- [GOAL]: The required output is the line containing "fan_housing();" through the final line of the material below, printed exactly, with no other lines.

-- GIVEN RECORDS start --

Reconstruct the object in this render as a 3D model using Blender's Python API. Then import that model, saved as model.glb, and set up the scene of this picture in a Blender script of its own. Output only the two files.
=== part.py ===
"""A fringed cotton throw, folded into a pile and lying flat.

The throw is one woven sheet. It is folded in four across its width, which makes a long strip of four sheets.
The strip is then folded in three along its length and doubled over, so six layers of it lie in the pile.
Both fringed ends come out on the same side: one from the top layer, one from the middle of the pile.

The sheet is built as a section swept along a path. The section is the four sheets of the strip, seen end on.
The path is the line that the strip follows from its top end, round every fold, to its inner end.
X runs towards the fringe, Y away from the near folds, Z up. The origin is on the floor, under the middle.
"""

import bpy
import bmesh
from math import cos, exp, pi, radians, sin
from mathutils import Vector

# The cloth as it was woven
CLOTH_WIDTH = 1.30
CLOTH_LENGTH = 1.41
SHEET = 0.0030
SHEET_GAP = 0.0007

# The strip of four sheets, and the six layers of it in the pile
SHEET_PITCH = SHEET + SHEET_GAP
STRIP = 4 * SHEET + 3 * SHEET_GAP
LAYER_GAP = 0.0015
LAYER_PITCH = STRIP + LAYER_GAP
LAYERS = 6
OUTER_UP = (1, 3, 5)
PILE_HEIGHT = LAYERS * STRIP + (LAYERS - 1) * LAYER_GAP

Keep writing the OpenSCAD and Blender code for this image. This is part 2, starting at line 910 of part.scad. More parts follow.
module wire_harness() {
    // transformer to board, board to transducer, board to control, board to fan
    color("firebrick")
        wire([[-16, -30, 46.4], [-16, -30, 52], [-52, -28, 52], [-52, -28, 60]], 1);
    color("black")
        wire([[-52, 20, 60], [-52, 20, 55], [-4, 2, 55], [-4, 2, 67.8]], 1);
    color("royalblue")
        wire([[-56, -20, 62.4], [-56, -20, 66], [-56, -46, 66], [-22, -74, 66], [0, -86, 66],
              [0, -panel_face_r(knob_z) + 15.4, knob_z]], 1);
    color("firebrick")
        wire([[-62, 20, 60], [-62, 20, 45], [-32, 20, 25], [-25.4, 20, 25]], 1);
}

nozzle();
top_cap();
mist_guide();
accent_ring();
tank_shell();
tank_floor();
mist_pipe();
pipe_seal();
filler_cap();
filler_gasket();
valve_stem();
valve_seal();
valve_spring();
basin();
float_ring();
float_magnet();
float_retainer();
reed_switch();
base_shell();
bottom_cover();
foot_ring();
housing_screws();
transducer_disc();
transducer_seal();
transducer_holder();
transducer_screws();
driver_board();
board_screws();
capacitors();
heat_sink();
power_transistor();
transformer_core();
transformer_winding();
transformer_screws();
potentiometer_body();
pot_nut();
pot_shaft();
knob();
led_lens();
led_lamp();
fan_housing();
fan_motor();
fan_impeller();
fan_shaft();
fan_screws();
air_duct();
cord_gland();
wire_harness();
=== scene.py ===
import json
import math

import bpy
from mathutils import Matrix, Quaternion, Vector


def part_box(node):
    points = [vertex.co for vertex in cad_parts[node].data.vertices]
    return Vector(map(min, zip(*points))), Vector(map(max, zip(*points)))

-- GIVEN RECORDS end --

- [EXERCISE ANSWER]:
fan_housing();
fan_motor();
fan_impeller();
fan_shaft();
fan_screws();
air_duct();
cord_gland();
wire_harness();
=== scene.py ===
import json
import math

import bpy
from mathutils import Matrix, Quaternion, Vector


def part_box(node):
    points = [vertex.co for vertex in cad_parts[node].data.vertices]
    return Vector(map(min, zip(*points))), Vector(map(max, zip(*points)))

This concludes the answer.